El docente también obtiene una ganancia del empleo de conocimientos de las neurociencias y no sólo el estudiante como sujeto que aprende. La neurociencia facilita la tarea de los docentes, les permite invertir menos tiempo y esfuerzo para conseguir las mismas metas. En muchos casos, sólo comprueba por medios científicos lo que la pedagogía ya conocía. Pero de esta forma, se vuelve un refuerzo a determinadas prácticas docentes y permite que el profesor las aborde con mayor confianza.

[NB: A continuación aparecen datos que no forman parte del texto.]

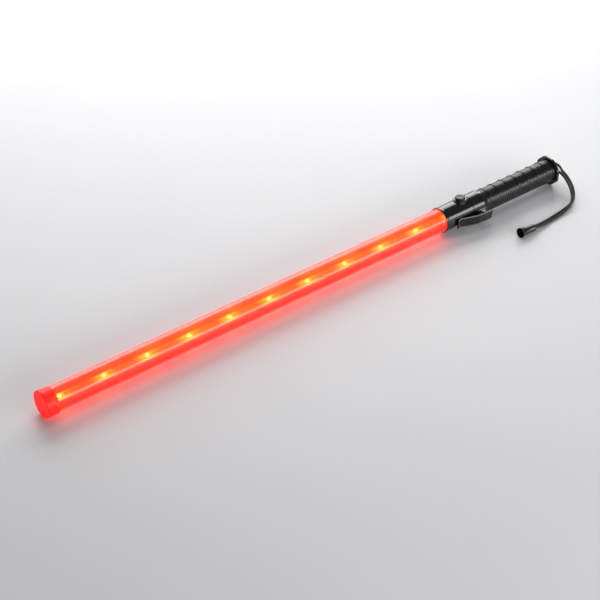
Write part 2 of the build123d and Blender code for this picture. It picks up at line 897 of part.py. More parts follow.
def make_clip_bracket():
    saddle_length = saddle_rear - saddle_front
    ear = [
        (pivot_station - ear_foot, saddle_height - ear_sink),
        (pivot_station + ear_foot, saddle_height - ear_sink),
        (pivot_station + ear_radius, pivot_height), (pivot_station - ear_radius, pivot_height),
    ]
    with BuildPart() as clip_bracket:
        with BuildSketch(facing((saddle_front + saddle_rear) / 2, body_radius, clip_angle)):
            RectangleRounded(saddle_length, clip_width, saddle_corner)
        extrude(amount=saddle_height - body_radius)
        for side in (-1, 1):
            with BuildSketch(clip_profile.offset(side * ear_offset)):
                Polygon(*ear, align=None)
                with Locations((pivot_station, pivot_height)):
                    Circle(ear_radius)
            extrude(amount=side * ear_thickness)
        with BuildSketch(profile):
            tube_outline(saddle_front - saddle_margin, saddle_rear + saddle_margin, 0, swell_radius + saddle_gap)
        revolve(axis=baton_axis, mode=Mode.SUBTRACT)
        with BuildSketch(clip_profile):
            with Locations((pivot_station, pivot_height)):
                Circle(pin_radius)
        extrude(amount=clip_width, both=True, mode=Mode.SUBTRACT)
        for station in (screw_front, screw_rear):
            with BuildSketch(facing(station, saddle_height, clip_angle)):
                Circle(screw_radius + pin_gap)
            extrude(amount=-saddle_height / 2, mode=Mode.SUBTRACT)
    finish(clip_bracket, "clip_bracket")


def make_clip_pin():
    with BuildPart() as clip_pin:
        with BuildSketch(clip_profile):
            with Locations((pivot_station, pivot_height)):
                Circle(pin_radius)
        extrude(amount=ear_offset + ear_thickness, both=True)
    finish(clip_pin, "clip_pin")


def make_clip_spring():
    """Torsion coil round the pin"""
    turn_width = 2 * (ear_offset - lug_side_gap - ear_thickness) - 4 * coil_wire
    centre = clip_profile.from_local_coords(Vector(pivot_station, pivot_height, -turn_width / 2))
    with BuildPart() as clip_spring:
        with BuildLine() as path:
            Helix(
                turn_width / spring_turns, turn_width, coil_radius,
                center=centre, direction=clip_profile.z_dir,
            )
        with BuildSketch(Plane(origin=path.line @ 0, z_dir=path.line % 0)):
            Circle(coil_wire)
        sweep(path=path.line)
    finish(clip_spring, "clip_spring")


def make_clip_screws():
    with BuildPart() as clip_screws:
        for station in (screw_front, screw_rear):
            with BuildSketch(facing(station, saddle_height, clip_angle)):
                Circle(screw_head_radius)
            extrude(amount=screw_head_height)
            with BuildSketch(facing(station, saddle_height, clip_angle)):
                Circle(screw_radius)
            extrude(amount=-screw_length)
    finish(clip_screws, "clip_screws")


# ---- wrist strap -------------------------------------------------------------------------------
strand_a_points = [Vector(eye.X + x, eye.Y + y, z) for x, y, z in strand_a_route]
strand_b_points = [Vector(eye.X + x, eye.Y + y, z) for x, y, z in strand_b_route]
strap_end = (strand_a_points[-1] + strand_b_points[-1]) * 0.5
strap_before = (strand_a_points[-2] + strand_b_points[-2]) * 0.5
bell_line = (strap_end - strap_before).normalized()
bell_profile = Plane(origin=strap_end, x_dir=bell_line, z_dir=bell_line.cross(Vector(0, 0, 1)))
bell_axis = Axis(strap_end, bell_line)


def make_strap_bell():
    """Flared cord end: a tight neck round both strands, open towards its mouth"""
    with BuildPart() as strap_bell:
        with BuildSketch(bell_profile):
            with BuildLine():
                Polyline(
                    (0, bell_neck_radius - bell_wall), (0, bell_bore), (-bell_neck_length, bell_bore),
                    (-bell_neck_length, bell_neck_radius), (0, bell_neck_radius),
                )
                ThreePointArc(
                    (0, bell_neck_radius), (bell_waist_length, bell_waist_radius),
                    (bell_length, bell_mouth_radius),
                )
                Line((bell_length, bell_mouth_radius), (bell_length, bell_mouth_radius - bell_wall))
                ThreePointArc(
                    (bell_length, bell_mouth_radius - bell_wall),
                    (bell_waist_length, bell_waist_radius - bell_wall), (0, bell_neck_radius - bell_wall),
                )
            make_face()
            fillet(vertices().sort_by_distance((-bell_neck_length, bell_neck_radius))[0], bell_neck_round)
        revolve(axis=bell_axis)
    finish(strap_bell, "strap_bell")


def make_strap_knot():
    """Knot inside the bell that both strands end in"""
    front = (knot_shoulder, knot_radius)
    rear = (knot_length - knot_shoulder, knot_radius)
    points = [
        (0, 0), (0, bell_bore - seal_gap), front, rear, (knot_length, knot_radius / 2), (knot_length, 0),
    ]
    with BuildPart() as strap_knot:
        with BuildSketch(bell_profile):
            outline(points, [(front, knot_front_round), (rear, knot_rear_round)])
        revolve(axis=bell_axis)
    finish(strap_knot, "strap_knot")


os.makedirs("parts", exist_ok=True)
make_tip_cap()
make_light_tube()
make_prism_sleeve()
make_led_board()
make_leds("leds_upper", button_angle)
make_leds("leds_lower", button_angle + 180)
make_resistors()
make_board_holder("tip_board_holder", cap_wall, board_start + holder_thickness, tip_holder_radius)
make_board_holder("head_board_holder", tube_end, tube_end + holder_thickness, head_holder_radius)
make_head_housing()
make_button_bezel()
make_push_button()
make_switch_plunger()
make_switch_body()
make_button_spring()
make_switch_board()
make_seam_ring()
make_handle_body()
make_grip_sleeve()
make_battery("battery_front", contact_rear)
make_battery("battery_rear", contact_rear + nub_height + cell_can)
make_front_contact()
make_ground_strip()
make_wires()
make_tail_cap()
make_tail_o_ring()
make_tail_contact()
make_tail_spring()
make_belt_clip()
make_clip_bracket()
make_clip_pin()
make_clip_spring()
make_clip_screws()
make_round_line(strand_a_points, cord_diameter / 2, "strap_strand_a")
make_round_line(strand_b_points, cord_diameter / 2, "strap_strand_b")
make_strap_bell()
make_strap_knot()
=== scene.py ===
"""Looks of an LED traffic baton: lit tube, ribbed grip, belt clip and braided wrist strap."""

import math

import bmesh
import bpy
import numpy as np
from mathutils import Matrix, Vector


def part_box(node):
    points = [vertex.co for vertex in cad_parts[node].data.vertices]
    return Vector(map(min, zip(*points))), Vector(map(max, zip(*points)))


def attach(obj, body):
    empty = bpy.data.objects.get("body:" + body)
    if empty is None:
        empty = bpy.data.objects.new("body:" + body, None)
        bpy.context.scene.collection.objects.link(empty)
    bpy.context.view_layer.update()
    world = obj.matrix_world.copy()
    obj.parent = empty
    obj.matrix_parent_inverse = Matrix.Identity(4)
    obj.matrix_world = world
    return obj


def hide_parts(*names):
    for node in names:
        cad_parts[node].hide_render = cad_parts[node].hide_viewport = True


bl_info = {
    "name": "Traffic baton",
    "version": (1, 0, 0),
    "blender": (4, 5, 0),
    "location": "View3D > Sidebar > Baton",
    "description": "Builds the finishes and the soft pieces of an LED traffic baton",
    "category": "Object",
}

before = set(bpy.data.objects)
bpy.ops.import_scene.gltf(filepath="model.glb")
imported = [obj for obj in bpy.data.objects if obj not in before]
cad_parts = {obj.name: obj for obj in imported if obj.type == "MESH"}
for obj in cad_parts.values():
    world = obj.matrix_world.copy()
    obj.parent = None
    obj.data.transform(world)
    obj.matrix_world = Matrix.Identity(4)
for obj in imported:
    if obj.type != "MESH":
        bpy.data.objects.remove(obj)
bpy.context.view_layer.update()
MM = 0.001


def middle(node):
    """Centre of a node's box"""
    low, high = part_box(node)
    return (low + high) / 2


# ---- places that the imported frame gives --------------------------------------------
TUBE_MIDDLE = middle("light_tube")
CAP_MIDDLE = middle("tip_cap")
TIP_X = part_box("tip_cap")[0].x
SLOPE = (TUBE_MIDDLE.z - CAP_MIDDLE.z) / (TUBE_MIDDLE.x - CAP_MIDDLE.x)
TILT = math.atan(SLOPE)
TIP = Vector((TIP_X, TUBE_MIDDLE.y, TUBE_MIDDLE.z - SLOPE * (TUBE_MIDDLE.x - TIP_X)))
BATON = Matrix.Translation(TIP) @ Matrix.Rotation(-TILT, 4, "Y")
LUG_RADIUS = 5.7 * MM
EYE = Vector((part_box("tail_cap")[1].x - LUG_RADIUS, middle("tail_cap").y, middle("tail_cap").z))
LED_BASE = 2.8 * MM
LED_COUNT = 10
LED_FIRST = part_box("leds_upper")[0].x + LED_BASE - TIP_X
LED_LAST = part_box("leds_upper")[1].x - LED_BASE - TIP_X
LED_PITCH = (LED_LAST - LED_FIRST) / (LED_COUNT - 1)

# ---- the rubber grip: stations from the tip, heights from the centre line ------------
GRIP_START = 727.2 * MM
GRIP_END = 864.3 * MM
GRIP_RADIUS = 16.55 * MM
GRIP_BORE = 15.6 * MM
GRIP_FIRST_RING = 737.0 * MM
GRIP_LIP_WIDTH = 5 * MM
GRIP_TAIL_WIDTH = 3 * MM
GRIP_STEPS_ALONG = 660
GRIP_STEPS_ROUND = 97
MERGE_DISTANCE = 0.01 * MM
# half widths of a ring's top and foot, as shares of the rings' pitch
RING_TOP = 0.045
RING_FOOT = 0.085
# sine of the angle round the grip where the rings are whole, and where they have faded away
RING_WHOLE = 0.75
RING_GONE = 0.2
RIBS_FOR_EACH_RING = 4.0
RIB_ROUNDNESS = 0.8
# parting line under the grip: where it is, and half widths of its top and foot, as angles
SEAM_ANGLE = math.radians(212.0)
SEAM_TOP = 0.03
SEAM_FOOT = 0.10

# ---- the braid ------------------------------------------------------------------------
YARN_SIDES = 6
CORE_SIDES = 10
# width of a yarn, as a share of its room on the cord
YARN_COVER = 0.78
# half the thickness of a yarn, as a share of the cord's diameter
YARN_FLATNESS = 0.085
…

Los educadores suelen a menudo realizar estudios, posgrados o especializaciones para tener un ámbito donde reflexionar sobre su propia práctica tamizada desde la teoría. En este sentido, la neurociencia cognitiva tiene algo que aportar. No es en sí misma una metodología o solución educativa, así como tampoco una receta mágica para los problemas que se presentan en el aula. Es más bien un marco que permite al docente rever su práctica desde otra óptica y con una elaboración teórica más sólida.

Sin embargo, y aunque la neurociencia no se puede considerar como un manual infalible para “enseñar mejor”, a esta altura de las indagaciones neuroeducativas aparecería de una verdad irrefutable la capacidad de esta reciente línea investigativa y de los nuevos paradigmas que de ella emanan, para conseguir que los procesos de enseñanza y aprendizaje se vean no solamente enriquecidos sino también convertidos en más efectivos.

 

(*) Profesor e investigador universitario, especialista en educación y nuevas tecnologías.